In the Harold case, supra, a carload of grain was shipped from Tanks, Nebraska, consigned to Topeka, Kansas, with directions to notify the Santa Fe for shipment and then forward to Elk Falls, Kansas. This was held to be an interstate shipment. Western Oil Refining Co. v. Lipscomb, 244 U. S. 346.

Plaintiff relies, in support of its contentions, upon the cases of Gulf, C. & S. F. R. Co. v. Texas, 204 U S. 403; Chicago, M. & St. P. Ry. Co. v. State of Iowa, 233 U. S. 334, and kindred cases.

These cases are not in point, because the controlling features in the instant case are lacking in the cases supra. There is not present in any of these cases continued ownership by the consignor to the point of ultimate destination, neither was there such ownership at the time the journey was interrupted for the purpose of reshipment to ultimate destination. Chicago, M. & St. P. Ry. Co. v. State of Iowa, supra, was a case where a shipment of coal was made from Illinois to Davenport, Iowa, to a consignee at Davenport, the certainty in regard to which shipment ended at Davenport. Further shipment, if any, was to be determined after the arrival of the coal at Davenport by the consignee there. On this point the court said:

“The coal was under the control of the consignee, and he could sell it in transit or at Davenport or reconsign it to a point on respondent’s railway, or any other railway, at his own discretion.”

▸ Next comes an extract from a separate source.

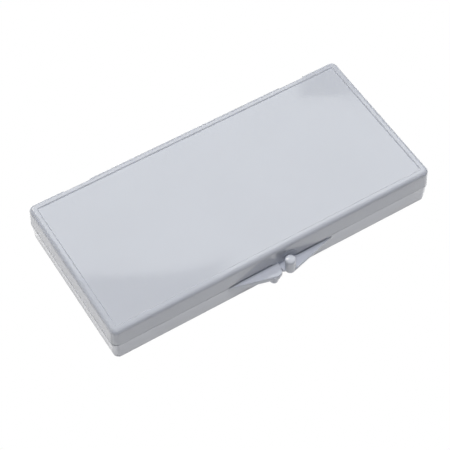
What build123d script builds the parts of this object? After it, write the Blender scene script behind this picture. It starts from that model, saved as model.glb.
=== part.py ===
from build123d import *
import math
import os

os.makedirs("parts", exist_ok=True)

# ---------------------------------------------------------------------------
# Flat hinged needle case with a magnetic sheet in each half.
# Millimetres. +X along the long side, -Y towards the thumb latch, +Z up.
# Origin: middle of the box's footprint, on the flat underside.
# ---------------------------------------------------------------------------

# outer box, measured where the two halves meet
LENGTH = 120.6            # along X
WIDTH = 57.96             # along Y
HEIGHT = 15.14            # closed, to the top of the lid's rim
SEAM_Z = 8.31             # height of the parting line
CORNER_R = 2.58           # plan corner radius at the parting line
LID_DRAFT = 0.413         # how far each lid wall stands in from the seam outline by the top
LID_STEP_X = 0.05         # how far the lid's end walls stand in at the seam
BASE_DRAFT = 0.707        # how far each base wall leans in by the bottom
LID_TOP_ROUND = 1.268     # rounding of the lid's top edge
BASE_FOOT_ROUND = 0.632   # rounding of the base's bottom edge
SEAM_ROUND = 0.12         # rounding of both lips on the outside
END_ROUND = 0.48          # the tray's lip on the two end walls, reached in steps round the corners
LIP_ROUND = 0.25          # rounding of both lips on the inside

# walls
WALL = 1.5
FLOOR = 1.5
PLATE = 1.4               # lid plate under the sunk panel
PANEL_INSET = 2.95        # foot of the sunk panel on top of the lid, from the seam outline
PANEL_DEPTH = 0.30
PANEL_CORNER_R = 0.35
PANEL_SLOPE = 50.0        # its step leans out by this many degrees from upright
PANEL_EDGE_ROUND = 0.12   # at the top of its step
PANEL_FOOT_ROUND = 0.12   # at the bottom of its step

# magnetic sheets and the tape that holds them
SHEET_T = 0.8
TAPE_T = 0.15
SHEET_X = 115.2
SHEET_Y0, SHEET_Y1 = -26.4, 25.9
SHEET_CORNER_R = 1.6
TAPE_INSET = 0.6

# hinges: two, 10 mm long, each with two base knuckles and one lid knuckle
AXIS_Y = 29.30
AXIS_Z = SEAM_Z
KNUCKLE_R = 1.40
PIN_R = 0.60
PIN_RUN = 0.05            # radial clearance in the lid's knuckle
HINGE_X = 41.85           # centre of each hinge from the middle
POCKET_W = 10.1           # pocket in the lid's back wall
POCKET_Y = 27.64          # flat face of the pocket
EAR_W = 2.3
KNUCKLE_W = 4.8
EAR_GAP = 0.15
BOSS_W = 12.5             # local thickening inside, behind each pocket
BOSS_Y = 26.35

# latch, laid out as X and distance out from the front wall
TAB_LID_TOP = 8.24
TAB_LID_BOTTOM = 6.33
TAB_BASE_TOP = 7.18
TAB_BASE_BOTTOM = 6.24
SKIRT_X0, SKIRT_X1 = -15.0, 0.25
SKIRT_T = 0.70
SKIRT_CLEAR = 0.14        # behind the skirt
SKIRT_GAP = 0.07          # at its ends and under it
TAB_CLEAR = 0.05          # behind the lid tab's tip, left of the skirt
ROOT_GROOVE_R = 0.47      # half-round groove in the wall along the top of each tab
STUD_X, STUD_D, STUD_R, STUD_TOP = 2.85, 2.94, 1.66, 12.30
STUD_HEAD_R = 1.84        # the stud widens a little towards its top
STUD_DOME_R = 5.0         # and its top is slightly domed
FOOT_X, FOOT_D = 0.40, 2.60   # the base tab runs on past the stud to here
RELIEF_X, RELIEF_Z, RELIEF_R, RELIEF_DEPTH = 4.35, 9.15, 3.05, 0.90   # dish in both walls behind the stud
PEG_X, PEG_D, PEG_R, PEG_BOTTOM = -3.30, 2.96, 1.45, 4.46

FRONT_Y = -WIDTH / 2
LID_H = HEIGHT - SEAM_Z
ROOM_TAPER = 3.4          # draft of the lid's inside
BASE_TAPER = math.degrees(math.atan(BASE_DRAFT / SEAM_Z))


def rounded(length, width, radius, z, down=False):
    """Rounded rectangle on a level plane, facing up or down."""
    face = Plane(origin=(0, 0, z), x_dir=(1, 0, 0), z_dir=(0, 0, -1 if down else 1))
    return face * RectangleRounded(length, width, radius)


def block(x0, x1, y0, y1, z0, z1):
    """Plain box between two corners."""
    return Pos((x0 + x1) / 2, (y0 + y1) / 2, (z0 + z1) / 2) * Box(x1 - x0, y1 - y0, z1 - z0)


def plan(points):
    """Closed outline from (x, distance out from the front wall) pairs."""
    return make_face(Polyline(*[(x, FRONT_Y - d) for x, d in points], close=True))


def prism(sketch, z0, z1):
    return extrude(Pos(0, 0, z0) * sketch, amount=z1 - z0)


def along_x(sketch, x0, x1):
    """Y-Z sketch pushed along X."""
    return extrude(Plane.YZ.offset(x0) * sketch, amount=x1 - x0)


def hull(circle_r, *points):
    """Y-Z outline: a circle on the hinge axis, stretched out to some points."""
    ring = Pos(AXIS_Y, AXIS_Z) * Circle(circle_r)
    edges = list(ring.edges())
    if len(points) == 1:
        py, pz = points[0]
        edges += [Line((py, pz), (py + 0.02, pz + 0.02))]
    else:
        edges += [Line(a, b) for a, b in zip(points, points[1:])]
    return make_hull(edges)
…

And the court further said:

“The Supreme Court of the State took the same view of the facts that the Commission had taken and accordingly held that the shipments were intrastate. The court said that the facts showed that the coal was originally consigned to the coal company in Davenport, that it was there held until sales were made, that the consignee had taken delivery, paying the freight to the initial carrier and assuming full control. ’ ’

*157These facts are so variant from those in the case before us as to make the Davenport case 'inapplicable.

In Gulf, C. & S. F. R. Co. v. Texas, supra, the reshipment from Texarkana, Texas, to Goldthwaite, Texas, was on the order of a consignee. This destroyed the interstate character of the shipment so far as its rerouting from Texarkana to Goldthwaite, Texas, was concerned and in this regard is not comparable to the facts in the instant case.

In order to establish an intrastate shipment in a shipment in its inception interstate, there must be, as held in Settle v. Baltimore & O. S. W. R. Co., 249 Fed. 913, as the ultimate test, actual good-faith delivery of the shipment to the consignee and actually a new and independent shipment by such consignee to the ultimate destination, while the article is physically present and in the possession of such consignee, and as said in case, supra, “that the effect of such good-faith delivery, possession and independent reshipment is not, as a mere matter of law, converted into an interstate shipment by the existence of an original and continuing intention to so reship in intrastate commerce for the saving of expense.” So in the case under discussion, if the shipments in dispute had been to a consignee at Charleston, then the reshipment within the State by such consignee would be an intrastate shipment. However in this case the starch was at all times owned by plaintiff, as much so. at Charleston as at Cedar Rapids at the time of reshipmént to ultimate destinations to the cotton-mill purchasers, and as such ownership continued until the points of ultimate destination were reached. These are the essential elements which stamp the shipments as interstate commerce from the point of departure in Cedar Rapids to the arrival at the ultimate destinations in South Carolina.

For the foregoing reasons and under the authorities 'cited, we hold that it was error for the court not to hold proposition 4 above recited as the law of the case, *158and likewise erred in finding that the shipments were in intrastate and in not finding that they were in interstate commerce. For these reasons the judgment of the Municipal Court is reversed, and as there can be no recovery under the stipulation of facts in the record, a judgment of nil capiat and for costs is entered in this court.

Reversed with judgment of nil capiat and for costs.